▶ [EXERCISE]
From the line with "The Blender code" to the line with "target.default_value = source", both lines included, set down exactly those lines, please, and no others.

▶ [INFORMATION SHOWN]
-*-

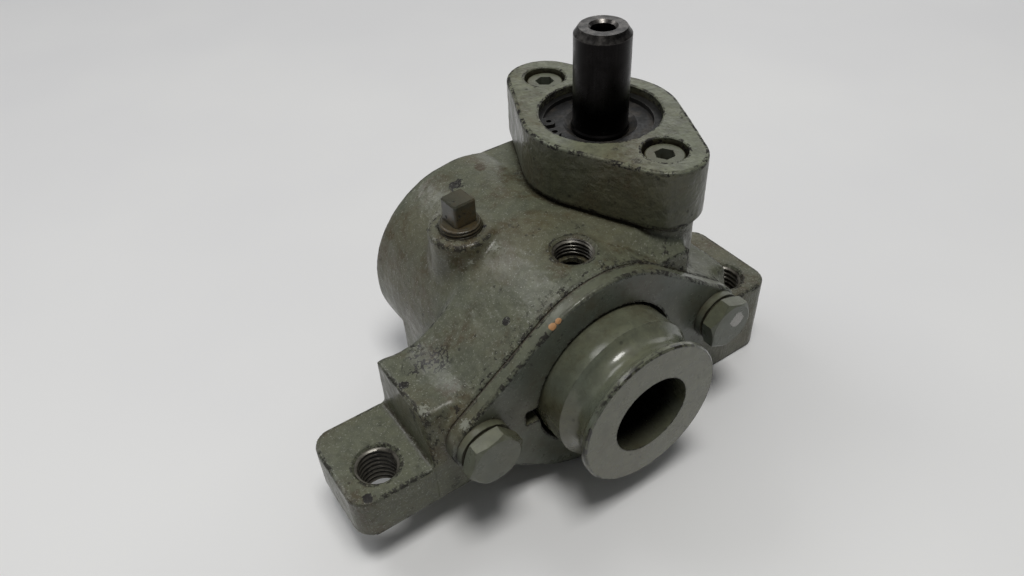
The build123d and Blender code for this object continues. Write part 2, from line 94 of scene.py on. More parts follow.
# ---------------------------------------------------------------- grid of the castings

HOUSING_GRID, HOUSING_ROUNDS = 0.62, 10
FLANGE_GRID, FLANGE_ROUNDS = 0.45, 5
COVER_GRID, COVER_ROUNDS = 0.4, 3
MELT_ROUNDS = 90
SKIN = ((0.22, 9.0), (0.085, 2.6), (0.035, 1.1))    # height and length of the cast skin's waves
CAST_EDGE = math.radians(38)
THREAD_EDGE = math.radians(50)

# ---------------------------------------------------------------- camera, as the photograph's

CAMERA_PLACE = (-0.12127, -0.115343, 0.195204)
CAMERA_TURN = (49.0816, 2.4323, -34.4259)
CAMERA_LENS, CAMERA_SENSOR = 28.605, 36.0
FLOOR_HALF = 6
SKY_UP = (0.0, 0.72, 0.69)
SKY_DIM, SKY_BRIGHT = 0.07, 0.30


# ---------------------------------------------------------------- node graphs

class Graph:
    """A material's node graph with the few operations the finishes share."""

    def __init__(self, name, **settings):
        self.material = bpy.data.materials.new(name)
        self.material.use_nodes = True
        self.tree = self.material.node_tree
        self.tree.nodes.clear()
        self.shader = self.add("ShaderNodeBsdfPrincipled")
        output = self.add("ShaderNodeOutputMaterial")
        self.tree.links.new(self.shader.outputs[0], output.inputs["Surface"])
        self.place = self.add("ShaderNodeTexCoord").outputs["Object"]
        for socket, value in settings.items():
            self.put(self.shader.inputs[socket.replace("_", " ")], value)

    def add(self, kind, **settings):
        node = self.tree.nodes.new(kind)
        for key, value in settings.items():
            setattr(node, key, value)
        return node

    def put(self, socket, value):
        if isinstance(value, bpy.types.NodeSocket):
            self.tree.links.new(value, socket)
        elif socket.type == "RGBA" and len(value) == 3:
            socket.default_value = (*value, 1.0)
        else:
            socket.default_value = value

    def set(self, socket, value):
        self.put(self.shader.inputs[socket], value)

    def math(self, operation, first, second=0.0):
        node = self.add("ShaderNodeMath", operation=operation)
        self.put(node.inputs[0], first)
        self.put(node.inputs[1], second)
        return node.outputs[0]

    def stretched(self, scale):
        node = self.add("ShaderNodeVectorMath", operation="MULTIPLY")
        self.put(node.inputs[0], self.place)
        node.inputs[1].default_value = scale
        return node.outputs[0]

    def noise(self, size_mm, detail=3.0, rough=0.55, place=None, distortion=0.0):
        node = self.add("ShaderNodeTexNoise")
        self.put(node.inputs["Vector"], place or self.place)
        node.inputs["Scale"].default_value = 1000.0 / size_mm
        node.inputs["Detail"].default_value = detail
        node.inputs["Roughness"].default_value = rough
        node.inputs["Distortion"].default_value = distortion
        return node.outputs["Fac"]

    def cells(self, size_mm):
        node = self.add("ShaderNodeTexVoronoi", feature="F1")
        self.put(node.inputs["Vector"], self.place)
        node.inputs["Scale"].default_value = 1000.0 / size_mm
        return node.outputs["Distance"]

    def ramp(self, value, low, high, to_low=0.0, to_high=1.0):
        node = self.add("ShaderNodeMapRange", interpolation_type="SMOOTHSTEP")
        self.put(node.inputs["Value"], value)
        node.inputs["From Min"].default_value = low
        node.inputs["From Max"].default_value = high
        node.inputs["To Min"].default_value = to_low
        node.inputs["To Max"].default_value = to_high
        return node.outputs["Result"]

    def mix(self, factor, first, second):
        node = self.add("ShaderNodeMix", data_type="RGBA")
        self.put(node.inputs["Factor"], factor)
        self.put(node.inputs[6], first)
        self.put(node.inputs[7], second)
        return node.outputs[2]

    def edges(self, radius_mm, start=0.995, full=0.86):
        """1 on an edge or in a tight corner, 0 on open surface."""
        bevel = self.add("ShaderNodeBevel", samples=6)
        bevel.inputs["Radius"].default_value = radius_mm * MM
        geometry = self.add("ShaderNodeNewGeometry")
        dot = self.add("ShaderNodeVectorMath", operation="DOT_PRODUCT")
        self.put(dot.inputs[0], bevel.outputs["Normal"])
        self.put(dot.inputs[1], geometry.outputs["Normal"])
        return self.ramp(dot.outputs["Value"], start, full)

    def crevices(self, distance_mm):
        """1 deep in a corner, 0 on open surface."""
        shade = self.add("ShaderNodeAmbientOcclusion", samples=8)
        shade.inputs["Distance"].default_value = distance_mm * MM
        return self.ramp(shade.outputs["AO"], 0.86, 0.35)

    def upward(self, low=0.2, high=0.9):
        """0 to 1 as the surface faces up."""
        geometry = self.add("ShaderNodeNewGeometry")
        parts = self.add("ShaderNodeSeparateXYZ")
        self.put(parts.inputs[0], geometry.outputs["Normal"])
        return self.ramp(parts.outputs["Z"], low, high)

    def near(self, x, y, z, inner, outer):
        """1 within inner mm of a point, 0 beyond outer mm."""
        node = self.add("ShaderNodeVectorMath", operation="DISTANCE")
        self.put(node.inputs[0], self.place)
        node.inputs[1].default_value = (x * MM, y * MM, z * MM)
        return self.ramp(node.outputs["Value"], outer * MM, inner * MM)

    def axis(self, letter):
        parts = self.add("ShaderNodeSeparateXYZ")
        self.put(parts.inputs[0], self.place)
        return parts.outputs[letter]

    def height(self, letter, low_mm, high_mm):
        """0 to 1 along an axis between two places."""
        return self.ramp(self.axis(letter), low_mm * MM, high_mm * MM)

    def round_of(self, first, second, at, inner, outer):
        """1 inside a radius about an axis, 0 outside."""
        a = self.math("SUBTRACT", self.axis(first), at[0] * MM)
        b = self.math("SUBTRACT", self.axis(second), at[1] * MM)
        squares = self.math("ADD", self.math("MULTIPLY", a, a), self.math("MULTIPLY", b, b))
        return self.ramp(self.math("SQRT", squares), outer * MM, inner * MM)

    def spot(self, x, y, z, radius, size_mm, ragged):
        """1 inside a ragged patch round a point, 0 outside."""
        wobble = self.math("SUBTRACT", self.noise(size_mm, 5, 0.7), 0.5)
        wobble = self.math("MULTIPLY", wobble, ragged)
        share = self.math("ADD", self.near(x, y, z, 0, 2 * radius), wobble)
        return self.ramp(share, 0.50, 0.56)

    def crackle(self, x, y, z, radius, size_mm):
        """Thin wandering lines in a patch round a point."""
        wander = self.math("ABSOLUTE", self.math("SUBTRACT", self.noise(size_mm, 3, 0.6), 0.5))
        lines = self.ramp(wander, 0.045, 0.022)
        return self.math("MULTIPLY", lines, self.near(x, y, z, 0.6 * radius, 1.3 * radius))

    def curvature(self, low, high):
        """0 to 1 as a casting's surface bends; positive on outer corners, per millimetre."""
        node = self.add("ShaderNodeAttribute", attribute_name="bend")
        return self.ramp(node.outputs["Fac"], low, high)

    def bump(self, height, depth_mm, strength=1.0, below=None):
        """Normal of a relief, laid over an earlier one where given."""
        node = self.add("ShaderNodeBump")
        node.inputs["Strength"].default_value = strength
        node.inputs["Distance"].default_value = depth_mm * MM
        self.put(node.inputs["Height"], height)
        if below is not None:
            self.put(node.inputs["Normal"], below)
        return node.outputs["Normal"]


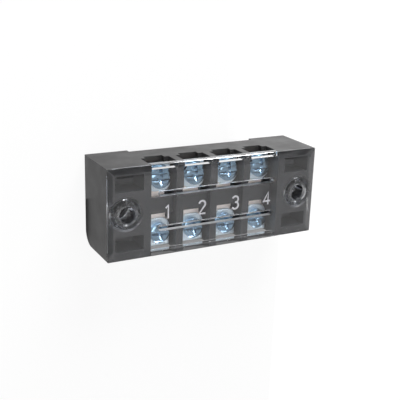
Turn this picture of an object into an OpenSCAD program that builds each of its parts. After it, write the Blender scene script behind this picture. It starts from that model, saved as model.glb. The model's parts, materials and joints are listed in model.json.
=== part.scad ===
// Barrier terminal strip: a moulded housing with one cell per pole and row, a conductor
// through each pole, a clamp plate and screw in every cell, and a clear clip-on cover.
// X runs along the strip, Y across its two rows of terminals, Z up from the mounting face.
// The origin is the middle of the mounting face.

/* [Strip] */
// Number of poles, each with a terminal in both rows
poles = 4; // [2:1:8]
// Distance from one pole to the next
pitch = 8.75; // [8.7:0.05:12]
// Width across both rows
body_w = 21.4; // [20.6:0.1:26]
// Height of the housing, from the mounting face to its rim
body_h = 13.6; // [13.4:0.1:18]
// Length of each mounting end, outside the last barrier
end_l = 8.6; // [8.4:0.1:12]

/* [Housing] */
// Thickness of the barriers between the cells
barrier_t = 1.8; // [1.2:0.1:2]
// How far the barriers stop below the rim
barrier_drop = 1.4; // [0.8:0.1:1.8]
// Thickness of the wall round the mounting ends
wall_t = 2; // [1.2:0.1:2.4]
// Depth of the cells below the rim
cell_depth = 5.5; // [5.2:0.1:6.6]
// Width of the groove under each conductor
groove_w = 4.6; // [4.2:0.1:5]
// Depth of that groove below the cell floor
groove_depth = 1.35; // [0.8:0.05:2]
// Length of that groove, inwards from the long side
groove_l = 6.2; // [6:0.1:7]
// Diameter of the blind pocket under each screw
pocket_d = 4.2; // [4:0.1:4.6]
// Thickness of the middle ridge that the conductors pass through
ridge_w = 3.8; // [2.4:0.1:4.4]
// Height of the middle ridge above the cell floor
ridge_h = 2.3; // [1.8:0.1:3.4]
// Radius of the rounded lower edge along one long side
edge_r = 3.5; // [1:0.1:3.9]
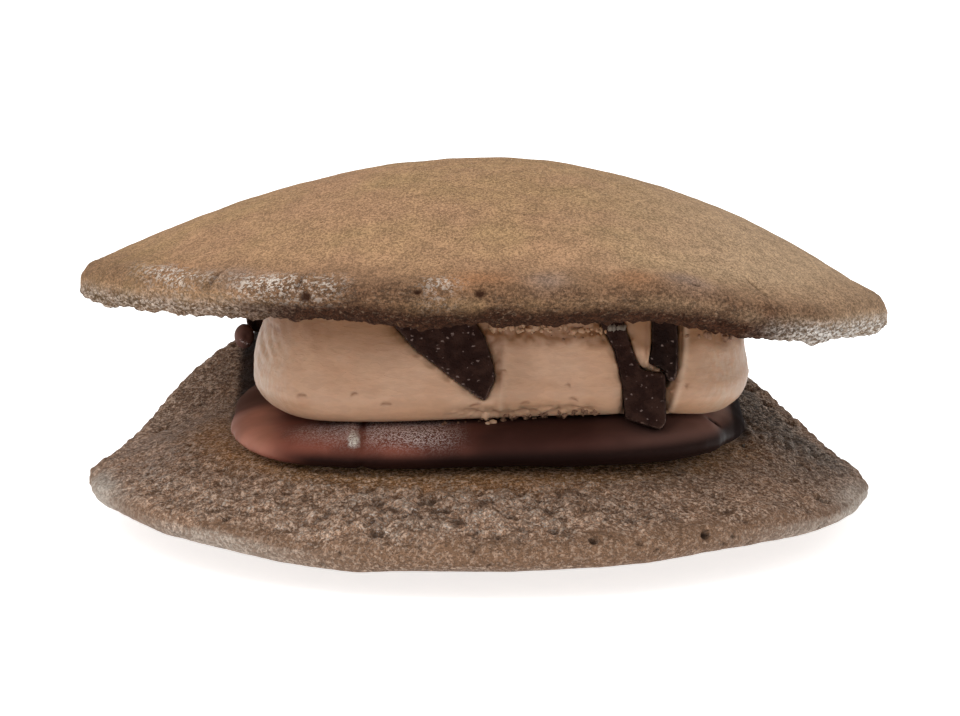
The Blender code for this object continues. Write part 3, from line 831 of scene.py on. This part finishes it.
shape = bmesh.new()
for across in (0.0147, 0.0151, 0.0156, 0.0160):
    add_crumb(shape, front_of_filling(across, 0.0280), 0.00040)
add_row(shape, front_of_filling, 0.0305, 0.0312, 5, lambda a: 0.0141, 0.0012, 0.00016)
pale_crumbs = add_piece("pale_crumbs", to_mesh("pale_crumbs", shape), "upper_sponge")

# %% [markdown]
# ## Materials
#
# Every finish here is uneven at more than one size, so three effects are shared: grain, which is fine and
# everywhere, flecks, which are small and sparse, and blotches, which are broad and faint. Pictures could hold
# them too, but noise in Object coordinates has no seams and no edge. Each effect is a node group that is
# built once and given its own values in each material. Colours are linear red, green and blue.

# %% Node helpers


def feed(tree, target, source):
    """Links a socket, or sets a number or colour on it."""
    if isinstance(source, bpy.types.NodeSocket):
        tree.links.new(source, target)
    else:
        target.default_value = source


def add_node(tree, kind, inputs, **settings):
    """A node with these settings, and with its inputs fed by name or number: its outputs."""
    made = tree.nodes.new(kind)
    for name, value in settings.items():
        setattr(made, name, value)
    for name, source in inputs.items():
        feed(tree, made.inputs[name], source)
    return made.outputs


def calculate(tree, operation, *values, clamp=False):
    return add_node(tree, "ShaderNodeMath", dict(enumerate(values)), operation=operation, use_clamp=clamp)[0]


def blend(tree, share, first, second, mode="MIX"):
    """Mixes two colours by a share from 0 to 1."""
    inputs = {0: share, 6: first, 7: second}
    return add_node(tree, "ShaderNodeMix", inputs, data_type="RGBA", blend_type=mode)[2]


def ramp(tree, value, low, high, out_low=0.0, out_high=1.0):
    """Stretches values between low and high, smoothly, to the output range."""
    inputs = {"Value": value, "From Min": low, "From Max": high, "To Min": out_low, "To Max": out_high}
    return add_node(tree, "ShaderNodeMapRange", inputs, interpolation_type="SMOOTHSTEP")["Result"]


def noise_node(tree, place, scale, detail, roughness):
    inputs = {"Vector": place, "Scale": scale, "Detail": detail, "Roughness": roughness}
    return add_node(tree, "ShaderNodeTexNoise", inputs)["Fac"]


def cells_node(tree, place, scale):
    """The distance to the middle of each random cell, and three random numbers for the cell."""
    cells = add_node(tree, "ShaderNodeTexVoronoi", {"Vector": place, "Scale": scale}, feature="F1")
    return cells["Distance"], add_node(tree, "ShaderNodeSeparateColor", {0: cells["Color"]})


# %% Grain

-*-

▶ [SOLUTION FOR THIS PROBLEM]
The Blender code for this object continues. Write part 3, from line 831 of scene.py on. This part finishes it.
shape = bmesh.new()
for across in (0.0147, 0.0151, 0.0156, 0.0160):
    add_crumb(shape, front_of_filling(across, 0.0280), 0.00040)
add_row(shape, front_of_filling, 0.0305, 0.0312, 5, lambda a: 0.0141, 0.0012, 0.00016)
pale_crumbs = add_piece("pale_crumbs", to_mesh("pale_crumbs", shape), "upper_sponge")

# %% [markdown]
# ## Materials
#
# Every finish here is uneven at more than one size, so three effects are shared: grain, which is fine and
# everywhere, flecks, which are small and sparse, and blotches, which are broad and faint. Pictures could hold
# them too, but noise in Object coordinates has no seams and no edge. Each effect is a node group that is
# built once and given its own values in each material. Colours are linear red, green and blue.

# %% Node helpers


def feed(tree, target, source):
    """Links a socket, or sets a number or colour on it."""
    if isinstance(source, bpy.types.NodeSocket):
        tree.links.new(source, target)
    else:
        target.default_value = source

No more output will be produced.